Frequently Asked Questions
Do I need a security background to do this work?
It helps, but it is not required. The security mindset — asking how things break — is the most transferable piece, and it can be learned. Many strong testers come from prompt engineering or QA backgrounds.
What is the single best way to start learning?
Take a prompt you control and attack it until it fails, then fix it and re-test. Hands-on breaking and fixing of real prompts teaches more than any amount of reading.
How do I prove this skill without a formal credential?
Build a documented portfolio of real failures you found and fixed, showing the full loop from discovery through hardening and regression testing. Demonstrated judgment outweighs certificates here.
Is this a standalone career or part of another role?
Both. It is emerging as a specialty, but it is most valuable paired with a domain or a broader engineering role. Combining it with deep knowledge of a specific industry makes you especially hard to replace.
What skills should I pair it with?
Domain expertise and clear communication. The highest-stakes failures are domain-specific, and a large part of the job is translating technical findings into business risk that decision-makers act on.

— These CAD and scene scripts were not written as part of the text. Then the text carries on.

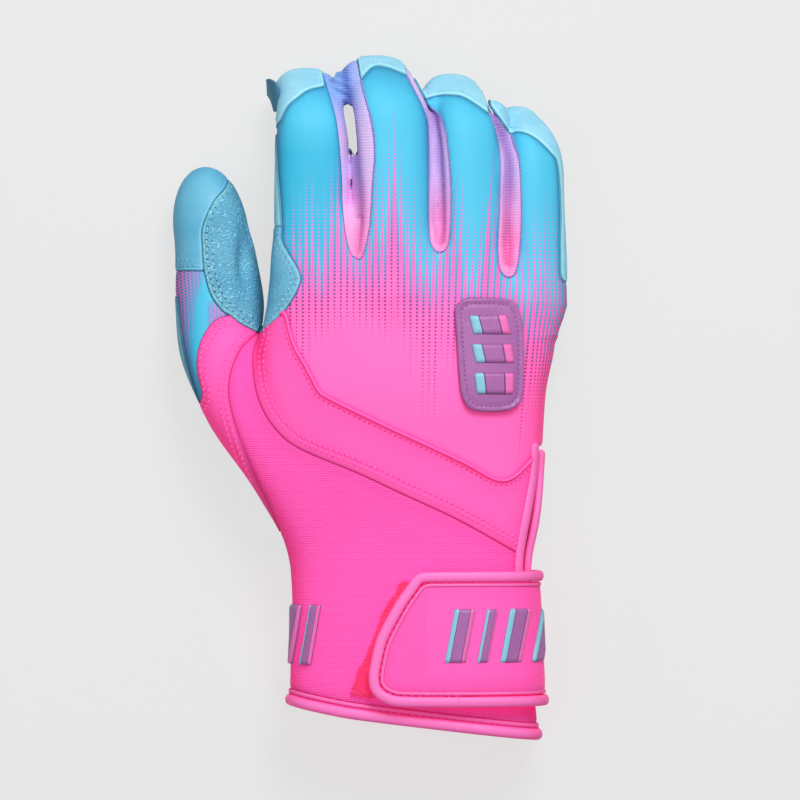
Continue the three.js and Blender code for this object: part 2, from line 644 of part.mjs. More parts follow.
function moulded() {
  const on = strap.thickness + layerGap;
  const onTab = strapShell(on, on + bars.height).intersect(aboveHeight(strap.hingeHeight + wall));
  barRow("tab_bar", onTab, tabBarRowShares);
  barRow("cuff_bar", layer(layerGap, layerGap + bars.height).intersect(onBack), cuffBarRowShares);
  const top = layerGap + badge.thickness;
  const face = prism(inset(badgeOutline, badge.rim)).subtract(body(top));
  pieces.badge_plate = layer(layerGap, top + badge.rimHeight)
    .intersect(prism(badgeOutline))
    .intersect(onBack)
    .subtract(face);
  const onPlate = layer(top + layerGap, top + layerGap + bars.height).intersect(onBack);
  badgeBarShares.forEach((shares, i) => {
    pieces[`badge_bar_${i + 1}`] = onPlate.intersect(zone(shares));
  });
}

[palm, backOfHand, thumbPanels, cuff, slit, patches, strapPieces, moulded].forEach((make) => make());

// Materials and nodes

const finishes = {
  palm_leather: "palm", thumb_palm_leather: "grained", thumb_cap: "cap", thumb_back_panel: "print",
  thumb_saddle: "smooth", back_panel: "print", fourchette_index_middle: "fourchette",
  fourchette_middle_ring: "fourchette", fourchette_ring_little: "fourchette", index_side_wrap: "grained",
  wrist_band: "smooth", band_piping: "binding", cuff_back_knit: "knit", cuff_palm_knit: "knit",
  hem_binding: "binding", slit_binding_left: "binding", slit_binding_right: "binding", slit_gusset: "knit",
  loop_patch: "loop", hook_patch: "hook", strap_root: "smooth", strap_tab: "smooth", tab_binding: "binding",
  tab_bar: "rubber", cuff_bar: "rubber", badge_plate: "rubber", badge_bar: "rubber",
};

// The largest body of a cut piece, without the slivers that a seam leaves beside it
function withoutOffcuts(solid) {
  return solid.decompose().toSorted((a, b) => b.volume() - a.volume())[0];
}

function meshOf(name, solid) {
  const { vertProperties, triVerts } = withoutOffcuts(solid).getMesh();
  const geometry = new THREE.BufferGeometry();
  geometry.setAttribute("position", new THREE.BufferAttribute(vertProperties, 3));
  geometry.setIndex(new THREE.BufferAttribute(triVerts, 1));
  const [color, roughness] = paint[finishes[name.replace(/_\d$/, "")]];
  const material = new THREE.MeshStandardMaterial({ color, roughness, metalness: 0 });
  const mesh = new THREE.Mesh(geometry, material);
  mesh.name = name;
  return mesh;
}

const group = new THREE.Group();
for (const [name, solid] of Object.entries(pieces)) group.add(meshOf(name, solid));

export default group;
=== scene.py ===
import math

import bpy
import mathutils
import numpy as np
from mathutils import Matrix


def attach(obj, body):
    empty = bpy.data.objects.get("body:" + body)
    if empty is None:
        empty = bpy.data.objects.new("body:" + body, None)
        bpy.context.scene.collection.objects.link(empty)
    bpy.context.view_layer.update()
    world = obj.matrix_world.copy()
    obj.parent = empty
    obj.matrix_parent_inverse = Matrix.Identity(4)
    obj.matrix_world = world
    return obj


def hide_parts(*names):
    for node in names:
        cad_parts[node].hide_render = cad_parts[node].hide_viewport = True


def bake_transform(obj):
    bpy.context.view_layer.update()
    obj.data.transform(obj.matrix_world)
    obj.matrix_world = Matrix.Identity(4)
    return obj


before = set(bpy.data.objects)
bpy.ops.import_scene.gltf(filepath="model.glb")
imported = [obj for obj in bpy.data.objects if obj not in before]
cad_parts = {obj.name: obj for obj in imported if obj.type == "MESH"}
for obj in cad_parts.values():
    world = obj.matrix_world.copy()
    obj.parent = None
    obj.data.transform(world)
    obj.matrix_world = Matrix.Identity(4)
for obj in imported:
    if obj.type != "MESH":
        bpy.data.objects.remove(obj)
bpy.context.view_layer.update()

mm = 0.001
glove = {"length": 242.8, "width": 138.8, "height": 44.0, "wall": 1.2, "clear": 0.02}
cell = 0.8
fieldReach = 12  # how far the distances from a seam are followed
print("glove: frame loaded")

# The hand inside the glove, in shares of the glove's own length, width and height

handStationShares = [
    (-0.62, -0.205, 0.432, -0.02, 0.91, -0.1, 0),
    (-0.482, -0.205, 0.432, -0.02, 0.92, -0.1, 0),
    (-0.42, -0.203, 0.423, -0.02, 0.93, -0.1, 0),
    (-0.33, -0.198, 0.412, -0.02, 0.92, -0.06, 0),
    (-0.24, -0.205, 0.412, 0.0, 0.89, -0.03, 0),
    (-0.18, -0.226, 0.437, -0.01, 0.9, 0, -0.01),
    (-0.1, -0.268, 0.441, -0.02, 0.95, 0, -0.03),
    (0, -0.29, 0.452, 0.03, 1.02, 0, -0.05),
    (0.07, -0.277, 0.472, 0.15, 1.0, -0.03, -0.08),
    (0.14, -0.252, 0.481, 0.31, 0.95, -0.08, -0.09),
    (0.19, -0.238, 0.478, 0.42, 0.87, -0.14, -0.09),
    (0.225, -0.205, 0.465, 0.47, 0.81, -0.2, -0.09),
    (0.25, -0.15, 0.41, 0.56, 0.72, -0.24, -0.09),
]
fingers = {
    "index": {"root": (-0.146, 0.141), "width": 26.4, "thickness": 21, "straight": 58, "curlRadius": 18,
              "tipRun": 6, "roll": 9, "yaw": -1.1, "tipShare": 0.88},
    "middle": {"root": (0.076, 0.141), "width": 29.2, "thickness": 22, "straight": 62, "curlRadius": 18,
               "tipRun": 6, "roll": 20, "yaw": 0.4, "tipShare": 0.91},
    "ring": {"root": (0.269, 0.141), "width": 24.6, "thickness": 21, "straight": 57, "curlRadius": 17,
             "tipRun": 5, "roll": 25, "yaw": -0.7, "tipShare": 0.88},
    "little": {"root": (0.431, 0.132), "width": 20.6, "thickness": 18.5, "straight": 51, "curlRadius": 15,
               "tipRun": 5, "roll": 30, "yaw": -2.2, "tipShare": 0.77},
}
fingerBend = {"slope": math.radians(8), "curl": math.radians(62), "squareness": 2.4, "partingDrop": 0.12}
thumb = {"width": 29.5, "thickness": 27, "squareness": 2.3, "partingDrop": 0.15, "round": 21.0}
thumbStationShares = [
    (-0.1, -0.23, 0.3, 0.74, 0.42), (-0.17, -0.15, 0.42, 0.76, 0.56), (-0.235, -0.09, 0.44, 0.74, 0.6),
    (-0.327, -0.01, 0.46, 0.7, 0.57), (-0.378, 0.07, 0.5, 0.62, 0.52), (-0.387, 0.14, 0.52, 0.54, 0.48),
    (-0.396, 0.2, 0.48, 0.47, 0.45), (-0.41, 0.25, 0.435, 0.42, 0.41), (-0.428, 0.336, 0.43, 0.38, 0.4),
]


def place(shares):
    return np.asarray(shares, float) * (glove["width"], glove["length"])


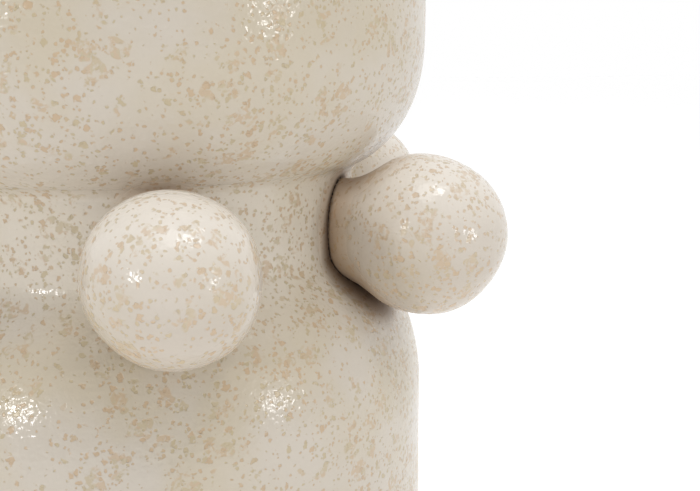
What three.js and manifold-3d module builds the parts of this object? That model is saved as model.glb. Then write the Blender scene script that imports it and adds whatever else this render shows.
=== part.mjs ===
// Stoneware vase: two drum-shaped bodies joined by a narrow waist, with a ring of hollow balls
// stuck round the waist. Every clay piece is made apart and joined with slip, so each is a solid
// of its own. Millimetres, +Z up, the foot stands on z = 0 and the front of the vase faces -Y.

import * as THREE from 'three';
import { mergeVertices } from 'three/addons/utils/BufferGeometryUtils.js';
import Module from 'manifold-3d';

const wasm = await Module();
wasm.setup();

// ---------------------------------------------------------------------------------------------
// Driving sizes
// ---------------------------------------------------------------------------------------------

// Bodies
const BODY_DIAMETER = 197;
const BODY_WALL = 7;
const LOWER_BODY_HEIGHT = 141.5;
const UPPER_BODY_HEIGHT = 122;
const FLOOR_THICKNESS = 9;
const FLOOR_CORNER_RADIUS = 16;
const FOOT_EDGE_RADIUS = 12;
const FOOT_RING_WIDTH = 10.5;
const FOOT_RECESS_DEPTH = 3;

// Rounding where each body turns in to the waist: how high it is, and how full it is each way
const SHOULDER_RISE = 40.5;
const SHOULDER_FULLNESS = { across: 1.9, along: 1.7 };
const UNDERSIDE_RISE = 43;
const UNDERSIDE_FULLNESS = { across: 1.5, along: 2.3 };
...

How do I keep the skill from becoming obsolete?
Follow how the practice evolves as models improve. The attack surface shifts toward multi-turn and system-level failures, so staying current with those shifts keeps you ahead.
Key Takeaways
- Adversarial testing is consolidating from a party trick into a recognized, marketable specialty.
- The skill combines a security mindset, model fluency, and measurement discipline — a rare blend.
- The fastest way to learn is breaking and fixing real prompts you control.
- A documented portfolio of found-and-fixed failures proves competence better than a certificate.
- Pair the skill with a specific domain, since the highest-stakes failures are domain-specific.
- Owning the testing standard, not just doing the work, is how the skill scales into leadership.